A block of data
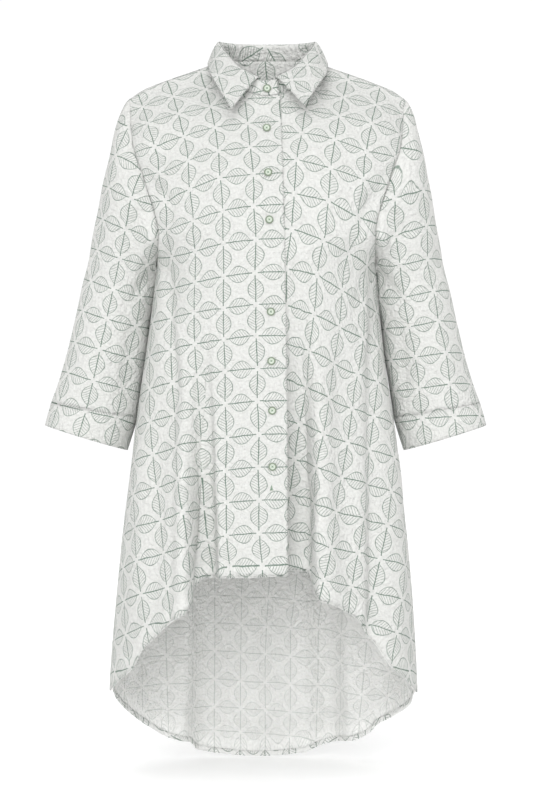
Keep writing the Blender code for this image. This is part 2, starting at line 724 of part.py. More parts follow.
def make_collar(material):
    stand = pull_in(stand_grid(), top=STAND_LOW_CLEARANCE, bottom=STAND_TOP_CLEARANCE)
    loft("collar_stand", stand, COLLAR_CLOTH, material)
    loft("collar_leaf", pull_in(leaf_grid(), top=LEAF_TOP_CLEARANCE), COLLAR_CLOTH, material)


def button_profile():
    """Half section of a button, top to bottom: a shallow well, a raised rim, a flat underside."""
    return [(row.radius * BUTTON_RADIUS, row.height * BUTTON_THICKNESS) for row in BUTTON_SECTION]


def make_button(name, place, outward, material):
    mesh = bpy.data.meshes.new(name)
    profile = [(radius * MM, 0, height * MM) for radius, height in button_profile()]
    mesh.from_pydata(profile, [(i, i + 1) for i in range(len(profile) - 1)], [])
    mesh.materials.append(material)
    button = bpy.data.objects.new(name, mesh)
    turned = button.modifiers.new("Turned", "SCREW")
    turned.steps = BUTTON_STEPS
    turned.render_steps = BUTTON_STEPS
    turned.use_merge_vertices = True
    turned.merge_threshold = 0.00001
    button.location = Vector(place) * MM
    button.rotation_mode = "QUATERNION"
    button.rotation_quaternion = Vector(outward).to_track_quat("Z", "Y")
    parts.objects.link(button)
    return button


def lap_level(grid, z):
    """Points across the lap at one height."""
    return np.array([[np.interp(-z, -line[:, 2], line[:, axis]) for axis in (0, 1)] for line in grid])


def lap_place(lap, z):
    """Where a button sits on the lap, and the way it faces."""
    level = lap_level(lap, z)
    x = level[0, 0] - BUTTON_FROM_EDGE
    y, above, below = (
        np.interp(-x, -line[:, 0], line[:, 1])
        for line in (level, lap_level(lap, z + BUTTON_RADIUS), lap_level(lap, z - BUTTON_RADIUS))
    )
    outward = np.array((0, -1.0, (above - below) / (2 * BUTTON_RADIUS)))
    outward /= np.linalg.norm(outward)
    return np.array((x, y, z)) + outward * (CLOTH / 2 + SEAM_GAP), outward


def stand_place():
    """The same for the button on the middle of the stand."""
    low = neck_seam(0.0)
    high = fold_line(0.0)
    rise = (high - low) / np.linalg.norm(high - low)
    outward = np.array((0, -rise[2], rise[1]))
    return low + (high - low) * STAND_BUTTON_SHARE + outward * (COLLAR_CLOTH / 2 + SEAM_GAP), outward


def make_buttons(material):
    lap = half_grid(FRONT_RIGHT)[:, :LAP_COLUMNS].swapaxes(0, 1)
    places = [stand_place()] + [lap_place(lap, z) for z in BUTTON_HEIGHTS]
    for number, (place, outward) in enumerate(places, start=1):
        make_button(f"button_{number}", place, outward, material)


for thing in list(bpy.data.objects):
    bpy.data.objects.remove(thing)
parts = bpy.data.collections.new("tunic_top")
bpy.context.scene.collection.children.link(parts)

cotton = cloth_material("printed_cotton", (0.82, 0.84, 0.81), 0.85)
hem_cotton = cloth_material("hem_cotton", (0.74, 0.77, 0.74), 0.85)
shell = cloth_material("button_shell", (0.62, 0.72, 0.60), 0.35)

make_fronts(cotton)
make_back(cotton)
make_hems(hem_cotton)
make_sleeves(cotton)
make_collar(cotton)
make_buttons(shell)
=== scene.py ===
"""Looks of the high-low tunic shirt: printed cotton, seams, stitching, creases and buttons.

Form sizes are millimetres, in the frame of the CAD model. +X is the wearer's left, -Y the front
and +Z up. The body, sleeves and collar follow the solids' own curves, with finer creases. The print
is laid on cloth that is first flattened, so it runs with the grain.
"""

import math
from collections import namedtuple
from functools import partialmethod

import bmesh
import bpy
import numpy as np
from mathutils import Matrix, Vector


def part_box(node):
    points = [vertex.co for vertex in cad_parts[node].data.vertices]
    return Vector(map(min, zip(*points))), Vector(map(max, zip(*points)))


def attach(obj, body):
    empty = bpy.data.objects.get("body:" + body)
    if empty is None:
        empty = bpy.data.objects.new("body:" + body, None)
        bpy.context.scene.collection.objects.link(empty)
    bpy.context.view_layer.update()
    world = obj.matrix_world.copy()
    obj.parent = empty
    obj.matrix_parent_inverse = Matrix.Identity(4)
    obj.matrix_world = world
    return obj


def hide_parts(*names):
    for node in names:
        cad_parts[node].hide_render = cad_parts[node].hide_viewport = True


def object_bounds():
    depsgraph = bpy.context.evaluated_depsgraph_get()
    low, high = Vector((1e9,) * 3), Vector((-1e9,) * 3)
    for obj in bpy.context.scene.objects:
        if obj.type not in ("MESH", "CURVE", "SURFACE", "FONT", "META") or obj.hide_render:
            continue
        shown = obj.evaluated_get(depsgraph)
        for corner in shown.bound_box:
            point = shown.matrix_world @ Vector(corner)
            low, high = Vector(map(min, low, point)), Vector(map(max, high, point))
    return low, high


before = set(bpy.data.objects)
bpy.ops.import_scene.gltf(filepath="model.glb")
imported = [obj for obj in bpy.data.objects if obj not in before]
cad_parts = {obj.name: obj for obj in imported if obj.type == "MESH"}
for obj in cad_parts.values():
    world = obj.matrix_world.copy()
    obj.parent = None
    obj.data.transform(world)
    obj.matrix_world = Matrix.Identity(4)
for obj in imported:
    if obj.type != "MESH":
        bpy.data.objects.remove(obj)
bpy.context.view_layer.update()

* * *

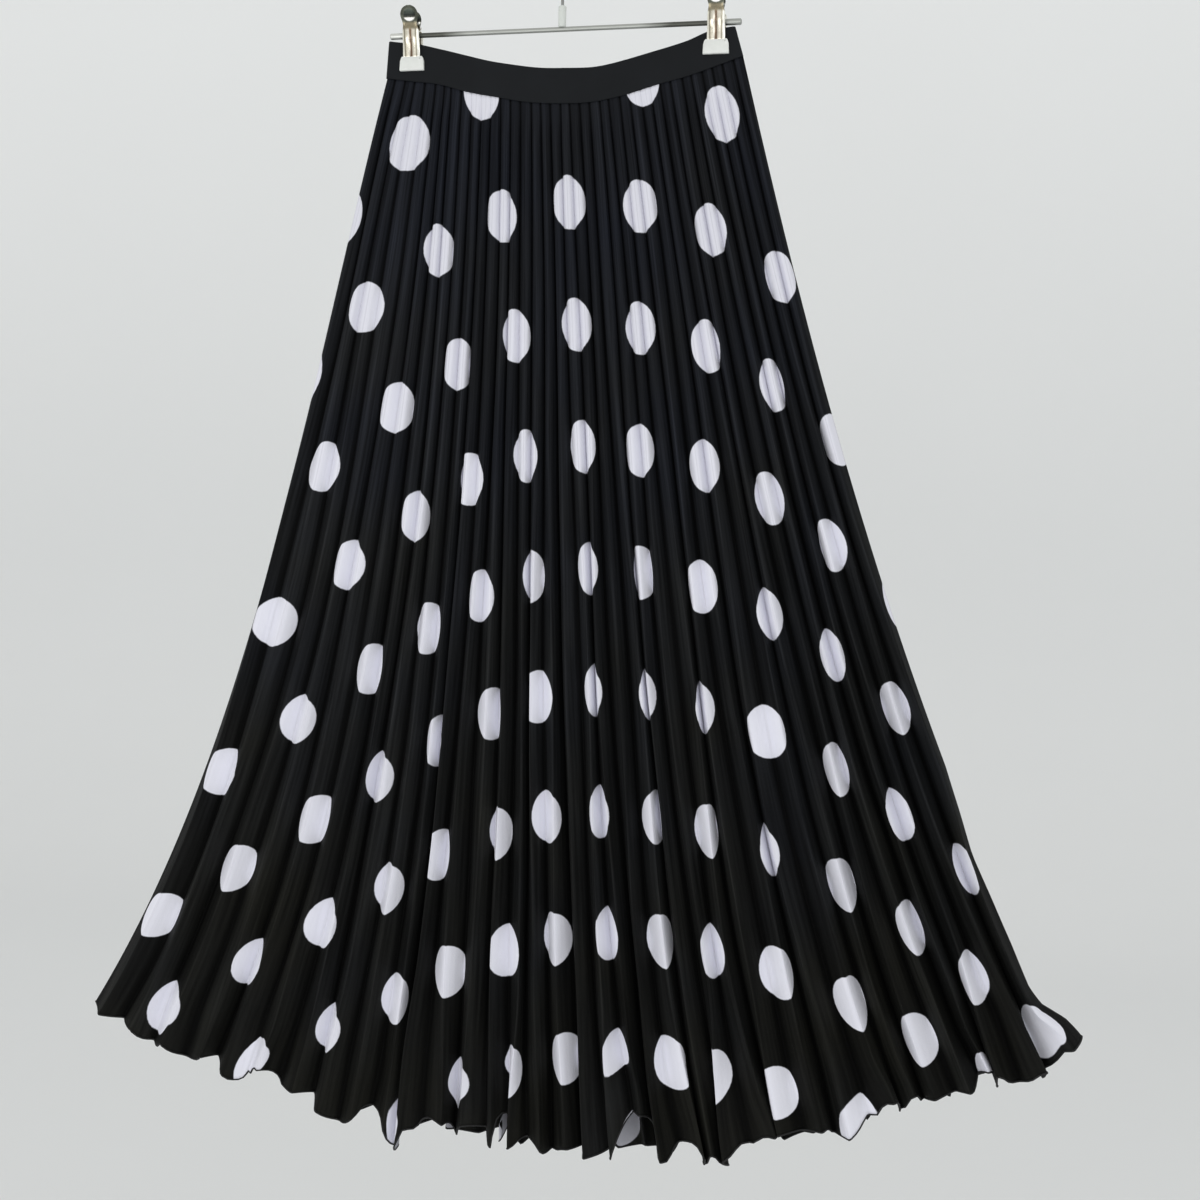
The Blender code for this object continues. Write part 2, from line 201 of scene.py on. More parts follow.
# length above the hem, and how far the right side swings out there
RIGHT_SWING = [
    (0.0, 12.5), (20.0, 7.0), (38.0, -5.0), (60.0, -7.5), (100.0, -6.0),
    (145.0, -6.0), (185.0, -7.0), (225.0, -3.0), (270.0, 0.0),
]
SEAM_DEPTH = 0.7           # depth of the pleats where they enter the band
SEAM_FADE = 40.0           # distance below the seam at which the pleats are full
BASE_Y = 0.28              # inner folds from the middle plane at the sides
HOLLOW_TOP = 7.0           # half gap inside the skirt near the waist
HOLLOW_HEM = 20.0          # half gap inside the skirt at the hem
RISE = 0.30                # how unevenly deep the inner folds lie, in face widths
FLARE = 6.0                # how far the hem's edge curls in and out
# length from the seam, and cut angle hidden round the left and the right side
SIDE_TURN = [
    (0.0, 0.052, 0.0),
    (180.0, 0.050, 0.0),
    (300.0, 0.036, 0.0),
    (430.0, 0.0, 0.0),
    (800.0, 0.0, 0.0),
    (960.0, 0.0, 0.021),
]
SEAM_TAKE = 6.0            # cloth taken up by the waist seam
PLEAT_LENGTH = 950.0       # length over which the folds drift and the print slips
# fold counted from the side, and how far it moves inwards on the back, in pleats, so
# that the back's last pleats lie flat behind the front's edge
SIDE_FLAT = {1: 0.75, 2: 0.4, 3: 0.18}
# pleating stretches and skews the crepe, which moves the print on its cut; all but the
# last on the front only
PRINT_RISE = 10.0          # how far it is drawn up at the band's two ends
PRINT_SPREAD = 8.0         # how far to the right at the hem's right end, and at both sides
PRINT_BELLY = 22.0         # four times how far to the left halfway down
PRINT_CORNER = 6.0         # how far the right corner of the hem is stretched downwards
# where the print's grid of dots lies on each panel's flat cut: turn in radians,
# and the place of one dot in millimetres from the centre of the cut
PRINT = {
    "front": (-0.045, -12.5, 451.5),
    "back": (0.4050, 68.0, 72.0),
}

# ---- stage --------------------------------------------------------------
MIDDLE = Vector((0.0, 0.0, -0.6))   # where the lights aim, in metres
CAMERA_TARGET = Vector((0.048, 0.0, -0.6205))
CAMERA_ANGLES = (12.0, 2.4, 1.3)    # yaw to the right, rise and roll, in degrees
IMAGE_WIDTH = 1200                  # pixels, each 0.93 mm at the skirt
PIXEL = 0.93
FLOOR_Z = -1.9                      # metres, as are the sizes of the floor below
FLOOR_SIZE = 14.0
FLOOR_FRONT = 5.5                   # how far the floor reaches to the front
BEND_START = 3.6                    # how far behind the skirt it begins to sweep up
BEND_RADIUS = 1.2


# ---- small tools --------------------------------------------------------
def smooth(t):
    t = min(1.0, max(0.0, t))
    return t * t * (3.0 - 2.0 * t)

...

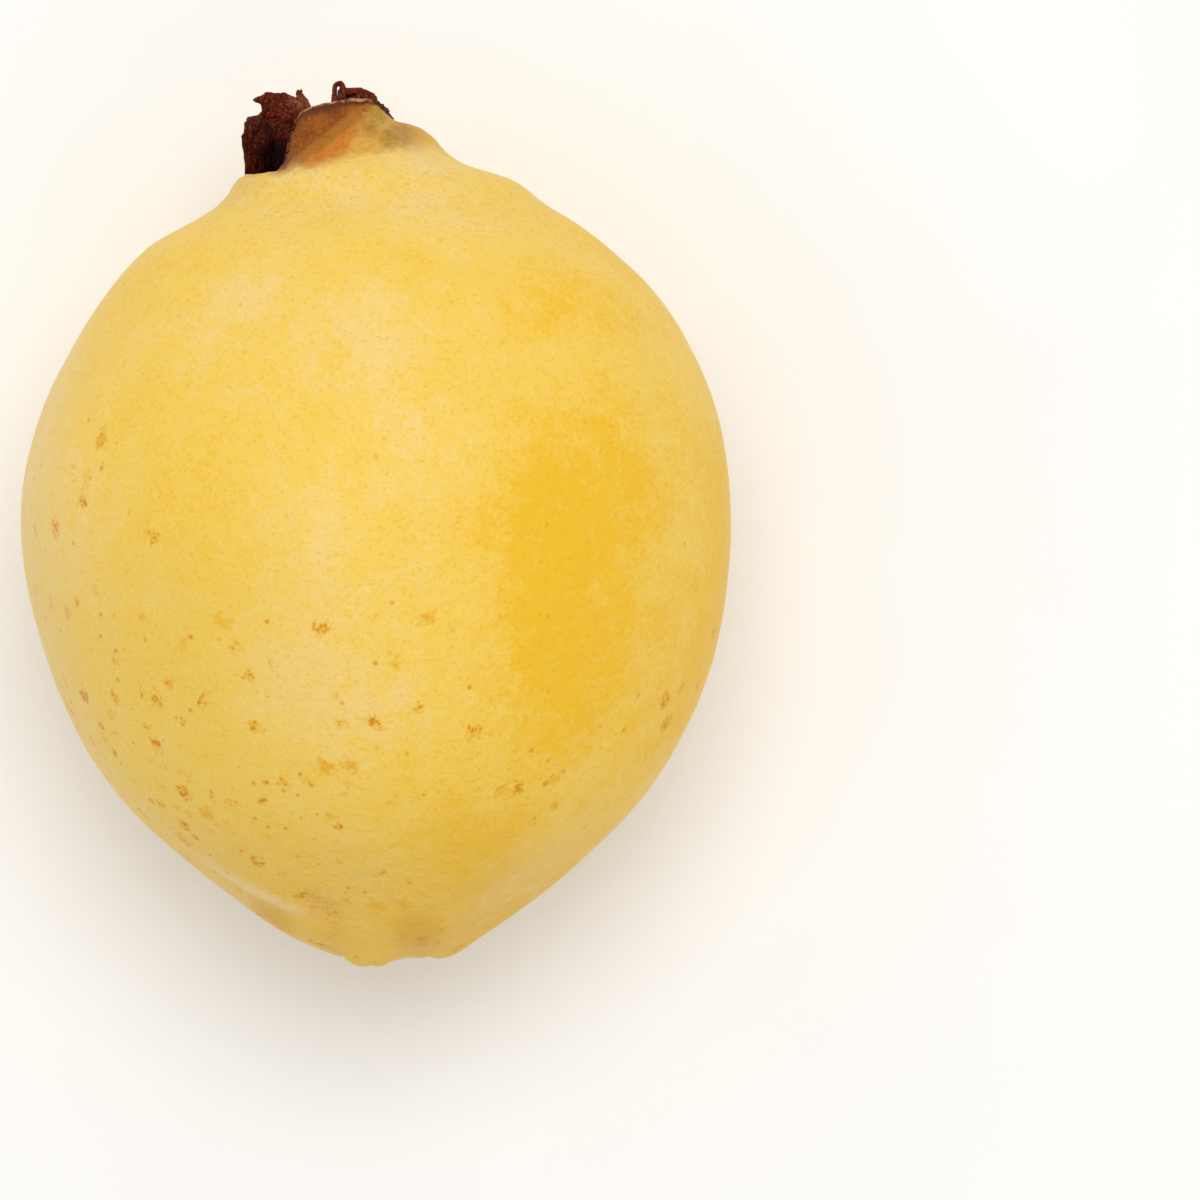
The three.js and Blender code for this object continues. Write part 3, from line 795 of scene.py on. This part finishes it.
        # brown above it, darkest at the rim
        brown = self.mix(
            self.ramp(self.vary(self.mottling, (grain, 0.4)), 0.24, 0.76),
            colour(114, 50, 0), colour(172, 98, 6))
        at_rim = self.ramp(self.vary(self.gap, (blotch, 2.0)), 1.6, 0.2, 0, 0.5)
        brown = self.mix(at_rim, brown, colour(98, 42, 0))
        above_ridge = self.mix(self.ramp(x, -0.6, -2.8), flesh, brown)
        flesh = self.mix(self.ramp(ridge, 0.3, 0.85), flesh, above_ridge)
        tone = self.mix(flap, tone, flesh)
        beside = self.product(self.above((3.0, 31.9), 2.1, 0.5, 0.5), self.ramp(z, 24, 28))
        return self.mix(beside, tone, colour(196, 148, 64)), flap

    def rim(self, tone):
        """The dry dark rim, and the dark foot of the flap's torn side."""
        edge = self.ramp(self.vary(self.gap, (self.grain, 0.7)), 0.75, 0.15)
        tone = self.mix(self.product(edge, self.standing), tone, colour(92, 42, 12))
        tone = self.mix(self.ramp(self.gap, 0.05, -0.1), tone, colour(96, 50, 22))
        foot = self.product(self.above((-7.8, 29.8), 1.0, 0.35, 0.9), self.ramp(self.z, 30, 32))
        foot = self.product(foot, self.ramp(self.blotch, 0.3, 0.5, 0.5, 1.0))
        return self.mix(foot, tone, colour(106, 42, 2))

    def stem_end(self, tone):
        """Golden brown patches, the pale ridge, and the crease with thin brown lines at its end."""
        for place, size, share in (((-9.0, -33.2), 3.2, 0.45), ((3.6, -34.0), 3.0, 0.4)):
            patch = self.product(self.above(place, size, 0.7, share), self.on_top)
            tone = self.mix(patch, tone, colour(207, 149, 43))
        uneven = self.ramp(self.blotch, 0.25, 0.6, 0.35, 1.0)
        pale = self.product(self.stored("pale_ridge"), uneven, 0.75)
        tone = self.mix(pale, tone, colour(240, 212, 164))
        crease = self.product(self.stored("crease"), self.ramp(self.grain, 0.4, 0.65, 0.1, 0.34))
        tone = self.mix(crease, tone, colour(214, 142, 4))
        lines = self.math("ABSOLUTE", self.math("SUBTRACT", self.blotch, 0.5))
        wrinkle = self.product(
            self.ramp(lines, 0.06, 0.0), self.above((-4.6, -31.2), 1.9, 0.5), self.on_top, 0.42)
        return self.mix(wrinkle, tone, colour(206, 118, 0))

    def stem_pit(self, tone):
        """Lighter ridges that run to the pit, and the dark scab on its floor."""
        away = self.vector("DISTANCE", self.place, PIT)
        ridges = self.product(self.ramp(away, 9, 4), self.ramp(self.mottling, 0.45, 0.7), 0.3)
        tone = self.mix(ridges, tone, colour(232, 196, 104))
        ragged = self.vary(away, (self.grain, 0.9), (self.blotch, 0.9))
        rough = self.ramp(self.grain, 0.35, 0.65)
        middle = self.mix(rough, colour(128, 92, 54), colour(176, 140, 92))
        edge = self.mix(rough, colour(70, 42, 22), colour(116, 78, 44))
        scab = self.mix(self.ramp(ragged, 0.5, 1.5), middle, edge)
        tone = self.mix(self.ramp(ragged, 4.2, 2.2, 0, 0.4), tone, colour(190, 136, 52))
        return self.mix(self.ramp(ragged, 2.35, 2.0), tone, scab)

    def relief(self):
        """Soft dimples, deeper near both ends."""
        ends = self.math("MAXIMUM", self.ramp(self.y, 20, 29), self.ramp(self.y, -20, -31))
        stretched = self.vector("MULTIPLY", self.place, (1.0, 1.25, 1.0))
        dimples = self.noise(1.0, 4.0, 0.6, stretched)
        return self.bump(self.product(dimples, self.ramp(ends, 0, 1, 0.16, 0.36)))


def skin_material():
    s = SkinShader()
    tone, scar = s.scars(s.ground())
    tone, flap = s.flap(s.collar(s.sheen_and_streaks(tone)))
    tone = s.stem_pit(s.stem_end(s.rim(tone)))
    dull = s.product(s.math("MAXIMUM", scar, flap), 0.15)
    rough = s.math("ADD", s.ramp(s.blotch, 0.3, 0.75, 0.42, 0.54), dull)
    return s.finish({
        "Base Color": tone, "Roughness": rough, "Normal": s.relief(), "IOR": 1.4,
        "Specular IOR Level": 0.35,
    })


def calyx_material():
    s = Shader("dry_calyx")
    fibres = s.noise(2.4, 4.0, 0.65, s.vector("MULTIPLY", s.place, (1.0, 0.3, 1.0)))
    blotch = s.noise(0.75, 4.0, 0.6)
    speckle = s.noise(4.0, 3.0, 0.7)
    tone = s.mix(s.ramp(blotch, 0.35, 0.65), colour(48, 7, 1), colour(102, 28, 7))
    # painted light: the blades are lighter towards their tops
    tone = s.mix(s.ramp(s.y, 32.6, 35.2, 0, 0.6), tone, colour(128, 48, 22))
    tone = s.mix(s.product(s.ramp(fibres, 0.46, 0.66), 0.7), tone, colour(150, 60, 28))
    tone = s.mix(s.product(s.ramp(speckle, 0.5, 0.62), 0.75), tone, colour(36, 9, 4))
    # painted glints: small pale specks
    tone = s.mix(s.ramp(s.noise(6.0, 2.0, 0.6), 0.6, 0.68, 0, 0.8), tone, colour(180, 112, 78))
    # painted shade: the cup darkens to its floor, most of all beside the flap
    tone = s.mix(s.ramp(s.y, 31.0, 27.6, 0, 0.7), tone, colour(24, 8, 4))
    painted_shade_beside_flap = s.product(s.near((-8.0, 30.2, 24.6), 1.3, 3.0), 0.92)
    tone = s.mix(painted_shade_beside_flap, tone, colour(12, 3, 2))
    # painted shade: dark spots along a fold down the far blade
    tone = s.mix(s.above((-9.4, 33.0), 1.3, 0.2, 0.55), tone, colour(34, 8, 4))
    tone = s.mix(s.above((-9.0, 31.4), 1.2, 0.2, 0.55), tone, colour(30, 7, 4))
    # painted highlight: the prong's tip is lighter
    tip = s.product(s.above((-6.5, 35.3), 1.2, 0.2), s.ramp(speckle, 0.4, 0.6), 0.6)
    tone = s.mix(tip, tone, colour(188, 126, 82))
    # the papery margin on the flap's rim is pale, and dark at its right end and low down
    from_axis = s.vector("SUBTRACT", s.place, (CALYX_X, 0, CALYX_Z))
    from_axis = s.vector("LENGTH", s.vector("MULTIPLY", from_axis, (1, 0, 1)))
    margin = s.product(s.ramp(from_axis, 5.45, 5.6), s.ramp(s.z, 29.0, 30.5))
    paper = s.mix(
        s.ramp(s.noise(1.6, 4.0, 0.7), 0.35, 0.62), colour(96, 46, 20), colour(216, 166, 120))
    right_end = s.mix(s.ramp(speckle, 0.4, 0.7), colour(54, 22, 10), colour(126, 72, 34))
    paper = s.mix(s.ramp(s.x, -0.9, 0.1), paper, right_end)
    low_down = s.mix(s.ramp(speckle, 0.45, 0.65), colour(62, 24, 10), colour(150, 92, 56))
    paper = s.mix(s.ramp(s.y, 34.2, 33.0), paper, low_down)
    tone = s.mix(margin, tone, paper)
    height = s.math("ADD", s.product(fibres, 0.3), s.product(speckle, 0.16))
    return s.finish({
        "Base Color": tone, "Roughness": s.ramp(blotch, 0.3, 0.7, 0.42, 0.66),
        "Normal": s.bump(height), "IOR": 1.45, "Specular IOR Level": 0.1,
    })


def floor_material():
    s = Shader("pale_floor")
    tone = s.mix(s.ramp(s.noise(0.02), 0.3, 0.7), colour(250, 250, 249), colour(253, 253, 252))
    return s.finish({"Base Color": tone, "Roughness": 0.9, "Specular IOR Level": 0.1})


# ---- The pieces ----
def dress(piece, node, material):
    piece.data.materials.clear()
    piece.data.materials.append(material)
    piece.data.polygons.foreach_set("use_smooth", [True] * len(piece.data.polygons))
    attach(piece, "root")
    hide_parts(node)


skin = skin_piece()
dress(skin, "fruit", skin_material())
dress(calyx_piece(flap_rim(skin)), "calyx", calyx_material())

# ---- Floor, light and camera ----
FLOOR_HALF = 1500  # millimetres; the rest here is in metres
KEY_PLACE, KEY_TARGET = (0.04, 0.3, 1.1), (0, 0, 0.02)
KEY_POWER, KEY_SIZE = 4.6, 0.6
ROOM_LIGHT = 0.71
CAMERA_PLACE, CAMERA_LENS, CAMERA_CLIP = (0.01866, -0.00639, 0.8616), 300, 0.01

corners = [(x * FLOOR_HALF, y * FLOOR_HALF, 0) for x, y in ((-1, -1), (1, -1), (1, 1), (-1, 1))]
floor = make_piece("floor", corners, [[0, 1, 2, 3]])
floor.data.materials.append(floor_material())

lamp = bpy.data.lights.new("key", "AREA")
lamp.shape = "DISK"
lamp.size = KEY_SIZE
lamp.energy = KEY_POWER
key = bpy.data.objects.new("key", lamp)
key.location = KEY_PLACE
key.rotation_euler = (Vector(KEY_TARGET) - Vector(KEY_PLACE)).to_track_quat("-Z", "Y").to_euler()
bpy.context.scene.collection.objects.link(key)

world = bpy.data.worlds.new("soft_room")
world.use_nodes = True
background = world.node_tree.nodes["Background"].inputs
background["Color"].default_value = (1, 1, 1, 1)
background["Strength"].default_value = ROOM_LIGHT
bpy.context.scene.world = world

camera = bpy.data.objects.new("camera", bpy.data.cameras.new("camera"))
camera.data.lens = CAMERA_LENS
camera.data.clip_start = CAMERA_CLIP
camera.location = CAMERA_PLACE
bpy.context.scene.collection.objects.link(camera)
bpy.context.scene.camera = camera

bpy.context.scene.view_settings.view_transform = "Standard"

# PROBLEM REQUIREMENTS
Repeat these lines exactly and nothing more: the one containing "Keep writing the", the one containing "top=LEAF_TOP_CLEARANCE), COLLAR_CLOTH, material)", and all the lines between.

# REPLY TO THE TASK
Keep writing the Blender code for this image. This is part 2, starting at line 724 of part.py. More parts follow.
def make_collar(material):
    stand = pull_in(stand_grid(), top=STAND_LOW_CLEARANCE, bottom=STAND_TOP_CLEARANCE)
    loft("collar_stand", stand, COLLAR_CLOTH, material)
    loft("collar_leaf", pull_in(leaf_grid(), top=LEAF_TOP_CLEARANCE), COLLAR_CLOTH, material)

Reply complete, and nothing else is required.